STATED PROBLEM
Every line must be returned precisely as it is written.

PROVIDED ENTRIES
=-=-=-=-=

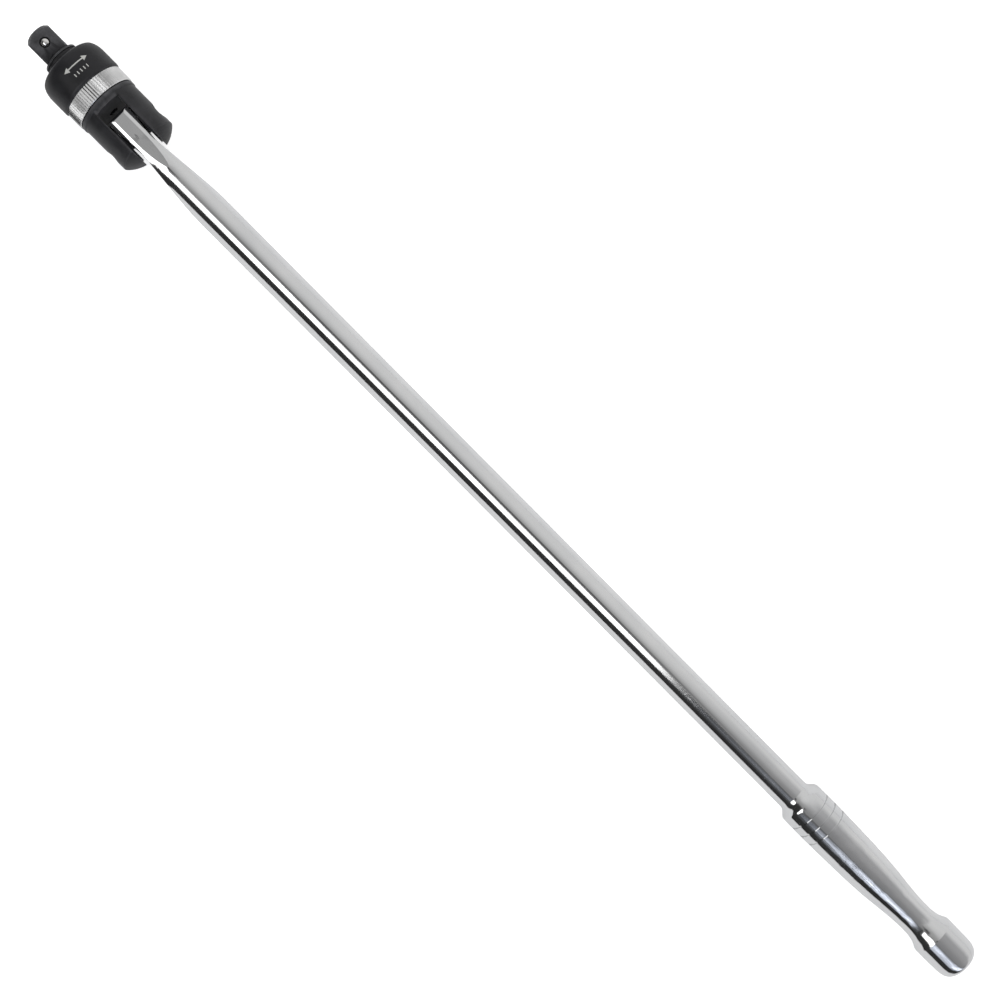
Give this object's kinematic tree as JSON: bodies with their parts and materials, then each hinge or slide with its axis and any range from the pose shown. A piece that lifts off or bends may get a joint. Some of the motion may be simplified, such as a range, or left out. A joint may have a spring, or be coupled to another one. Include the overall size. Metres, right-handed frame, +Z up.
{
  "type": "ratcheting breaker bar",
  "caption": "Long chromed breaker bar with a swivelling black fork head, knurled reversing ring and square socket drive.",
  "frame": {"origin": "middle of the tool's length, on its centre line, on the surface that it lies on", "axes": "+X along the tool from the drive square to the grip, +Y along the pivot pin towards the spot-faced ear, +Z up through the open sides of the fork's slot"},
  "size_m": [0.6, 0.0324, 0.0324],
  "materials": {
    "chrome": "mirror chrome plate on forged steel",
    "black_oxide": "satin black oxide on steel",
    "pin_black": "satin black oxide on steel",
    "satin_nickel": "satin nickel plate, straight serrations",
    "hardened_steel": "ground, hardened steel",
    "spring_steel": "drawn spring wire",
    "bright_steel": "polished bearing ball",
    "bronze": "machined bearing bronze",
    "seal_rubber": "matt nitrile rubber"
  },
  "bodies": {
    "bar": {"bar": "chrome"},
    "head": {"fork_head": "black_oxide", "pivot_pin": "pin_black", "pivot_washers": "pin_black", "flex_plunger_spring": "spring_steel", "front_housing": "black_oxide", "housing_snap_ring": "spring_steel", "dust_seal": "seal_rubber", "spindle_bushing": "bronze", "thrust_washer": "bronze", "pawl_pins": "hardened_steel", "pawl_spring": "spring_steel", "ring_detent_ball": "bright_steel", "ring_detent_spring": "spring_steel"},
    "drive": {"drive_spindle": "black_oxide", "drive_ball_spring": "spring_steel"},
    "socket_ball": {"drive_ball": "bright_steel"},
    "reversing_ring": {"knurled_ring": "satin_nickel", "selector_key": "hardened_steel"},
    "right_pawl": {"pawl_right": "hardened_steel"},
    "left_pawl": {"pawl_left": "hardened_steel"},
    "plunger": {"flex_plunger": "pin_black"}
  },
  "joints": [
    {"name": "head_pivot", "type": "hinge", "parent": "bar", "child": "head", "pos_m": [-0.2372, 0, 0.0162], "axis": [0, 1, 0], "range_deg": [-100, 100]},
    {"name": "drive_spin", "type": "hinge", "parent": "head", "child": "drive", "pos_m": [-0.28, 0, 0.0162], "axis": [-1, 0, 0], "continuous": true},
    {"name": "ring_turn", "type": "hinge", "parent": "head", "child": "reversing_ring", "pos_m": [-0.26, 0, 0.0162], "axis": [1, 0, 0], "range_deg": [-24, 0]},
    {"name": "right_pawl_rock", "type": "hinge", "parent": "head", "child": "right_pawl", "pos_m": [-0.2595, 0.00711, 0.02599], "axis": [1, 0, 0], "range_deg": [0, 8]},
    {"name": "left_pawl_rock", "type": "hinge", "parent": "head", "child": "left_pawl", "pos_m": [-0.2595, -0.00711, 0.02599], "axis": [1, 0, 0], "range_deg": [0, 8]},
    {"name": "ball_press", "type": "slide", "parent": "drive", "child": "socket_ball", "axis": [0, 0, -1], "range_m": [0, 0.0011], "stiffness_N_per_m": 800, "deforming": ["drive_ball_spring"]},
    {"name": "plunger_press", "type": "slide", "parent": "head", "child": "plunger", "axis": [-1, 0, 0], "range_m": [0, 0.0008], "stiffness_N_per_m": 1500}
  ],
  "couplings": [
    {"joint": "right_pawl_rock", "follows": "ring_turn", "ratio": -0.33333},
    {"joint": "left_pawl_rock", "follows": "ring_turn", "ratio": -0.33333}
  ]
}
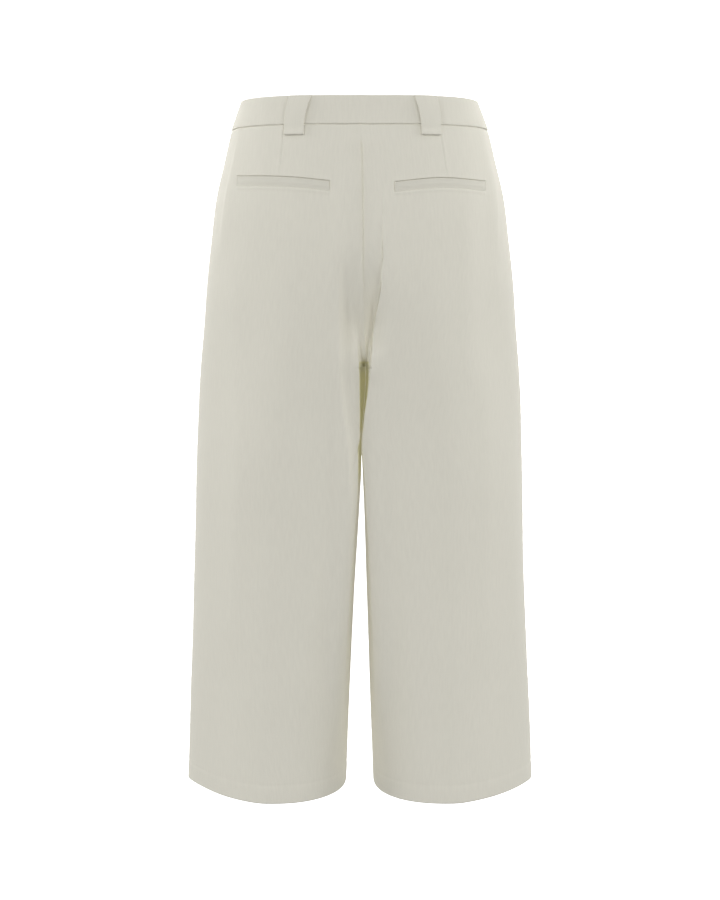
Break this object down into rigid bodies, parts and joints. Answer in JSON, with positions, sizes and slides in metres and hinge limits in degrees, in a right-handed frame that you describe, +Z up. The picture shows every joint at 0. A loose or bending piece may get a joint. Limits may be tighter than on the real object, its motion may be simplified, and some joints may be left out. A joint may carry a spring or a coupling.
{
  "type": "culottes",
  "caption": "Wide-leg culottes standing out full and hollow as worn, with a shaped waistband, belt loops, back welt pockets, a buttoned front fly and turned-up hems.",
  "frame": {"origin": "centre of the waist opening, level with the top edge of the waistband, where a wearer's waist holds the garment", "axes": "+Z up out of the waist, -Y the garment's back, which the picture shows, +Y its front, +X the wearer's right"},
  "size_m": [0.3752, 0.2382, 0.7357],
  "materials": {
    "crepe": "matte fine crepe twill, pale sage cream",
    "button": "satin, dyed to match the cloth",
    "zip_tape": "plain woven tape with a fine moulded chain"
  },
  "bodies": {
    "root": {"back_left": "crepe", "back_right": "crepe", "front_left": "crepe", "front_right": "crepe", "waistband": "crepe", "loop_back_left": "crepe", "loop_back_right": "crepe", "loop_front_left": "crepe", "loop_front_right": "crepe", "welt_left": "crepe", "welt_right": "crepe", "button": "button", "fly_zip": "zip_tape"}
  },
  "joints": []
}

=-=-=-=-=

TASK OUTPUT
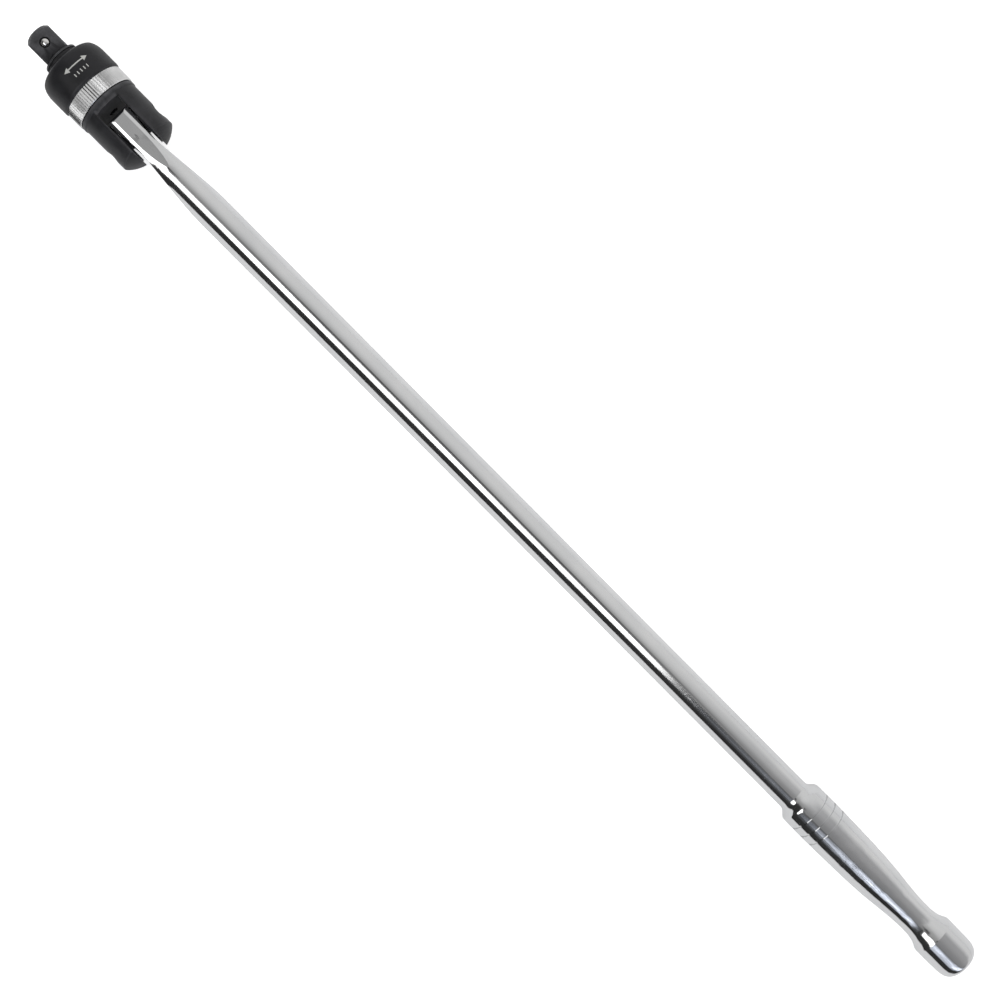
Give this object's kinematic tree as JSON: bodies with their parts and materials, then each hinge or slide with its axis and any range from the pose shown. A piece that lifts off or bends may get a joint. Some of the motion may be simplified, such as a range, or left out. A joint may have a spring, or be coupled to another one. Include the overall size. Metres, right-handed frame, +Z up.
{
  "type": "ratcheting breaker bar",
  "caption": "Long chromed breaker bar with a swivelling black fork head, knurled reversing ring and square socket drive.",
  "frame": {"origin": "middle of the tool's length, on its centre line, on the surface that it lies on", "axes": "+X along the tool from the drive square to the grip, +Y along the pivot pin towards the spot-faced ear, +Z up through the open sides of the fork's slot"},
  "size_m": [0.6, 0.0324, 0.0324],
  "materials": {
    "chrome": "mirror chrome plate on forged steel",
    "black_oxide": "satin black oxide on steel",
    "pin_black": "satin black oxide on steel",
    "satin_nickel": "satin nickel plate, straight serrations",
    "hardened_steel": "ground, hardened steel",
    "spring_steel": "drawn spring wire",
    "bright_steel": "polished bearing ball",
    "bronze": "machined bearing bronze",
    "seal_rubber": "matt nitrile rubber"
  },
  "bodies": {
    "bar": {"bar": "chrome"},
    "head": {"fork_head": "black_oxide", "pivot_pin": "pin_black", "pivot_washers": "pin_black", "flex_plunger_spring": "spring_steel", "front_housing": "black_oxide", "housing_snap_ring": "spring_steel", "dust_seal": "seal_rubber", "spindle_bushing": "bronze", "thrust_washer": "bronze", "pawl_pins": "hardened_steel", "pawl_spring": "spring_steel", "ring_detent_ball": "bright_steel", "ring_detent_spring": "spring_steel"},
    "drive": {"drive_spindle": "black_oxide", "drive_ball_spring": "spring_steel"},
    "socket_ball": {"drive_ball": "bright_steel"},
    "reversing_ring": {"knurled_ring": "satin_nickel", "selector_key": "hardened_steel"},
    "right_pawl": {"pawl_right": "hardened_steel"},
    "left_pawl": {"pawl_left": "hardened_steel"},
    "plunger": {"flex_plunger": "pin_black"}
  },
  "joints": [
    {"name": "head_pivot", "type": "hinge", "parent": "bar", "child": "head", "pos_m": [-0.2372, 0, 0.0162], "axis": [0, 1, 0], "range_deg": [-100, 100]},
    {"name": "drive_spin", "type": "hinge", "parent": "head", "child": "drive", "pos_m": [-0.28, 0, 0.0162], "axis": [-1, 0, 0], "continuous": true},
    {"name": "ring_turn", "type": "hinge", "parent": "head", "child": "reversing_ring", "pos_m": [-0.26, 0, 0.0162], "axis": [1, 0, 0], "range_deg": [-24, 0]},
    {"name": "right_pawl_rock", "type": "hinge", "parent": "head", "child": "right_pawl", "pos_m": [-0.2595, 0.00711, 0.02599], "axis": [1, 0, 0], "range_deg": [0, 8]},
    {"name": "left_pawl_rock", "type": "hinge", "parent": "head", "child": "left_pawl", "pos_m": [-0.2595, -0.00711, 0.02599], "axis": [1, 0, 0], "range_deg": [0, 8]},
    {"name": "ball_press", "type": "slide", "parent": "drive", "child": "socket_ball", "axis": [0, 0, -1], "range_m": [0, 0.0011], "stiffness_N_per_m": 800, "deforming": ["drive_ball_spring"]},
    {"name": "plunger_press", "type": "slide", "parent": "head", "child": "plunger", "axis": [-1, 0, 0], "range_m": [0, 0.0008], "stiffness_N_per_m": 1500}
  ],
  "couplings": [
    {"joint": "right_pawl_rock", "follows": "ring_turn", "ratio": -0.33333},
    {"joint": "left_pawl_rock", "follows": "ring_turn", "ratio": -0.33333}
  ]
}
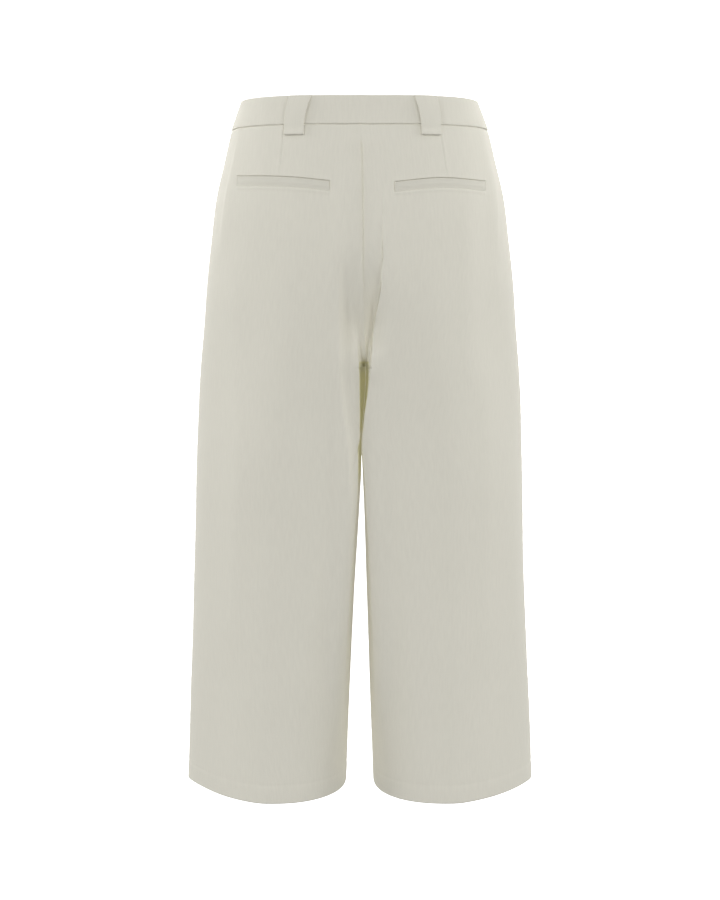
Break this object down into rigid bodies, parts and joints. Answer in JSON, with positions, sizes and slides in metres and hinge limits in degrees, in a right-handed frame that you describe, +Z up. The picture shows every joint at 0. A loose or bending piece may get a joint. Limits may be tighter than on the real object, its motion may be simplified, and some joints may be left out. A joint may carry a spring or a coupling.
{
  "type": "culottes",
  "caption": "Wide-leg culottes standing out full and hollow as worn, with a shaped waistband, belt loops, back welt pockets, a buttoned front fly and turned-up hems.",
  "frame": {"origin": "centre of the waist opening, level with the top edge of the waistband, where a wearer's waist holds the garment", "axes": "+Z up out of the waist, -Y the garment's back, which the picture shows, +Y its front, +X the wearer's right"},
  "size_m": [0.3752, 0.2382, 0.7357],
  "materials": {
    "crepe": "matte fine crepe twill, pale sage cream",
    "button": "satin, dyed to match the cloth",
    "zip_tape": "plain woven tape with a fine moulded chain"
  },
  "bodies": {
    "root": {"back_left": "crepe", "back_right": "crepe", "front_left": "crepe", "front_right": "crepe", "waistband": "crepe", "loop_back_left": "crepe", "loop_back_right": "crepe", "loop_front_left": "crepe", "loop_front_right": "crepe", "welt_left": "crepe", "welt_right": "crepe", "button": "button", "fly_zip": "zip_tape"}
  },
  "joints": []
}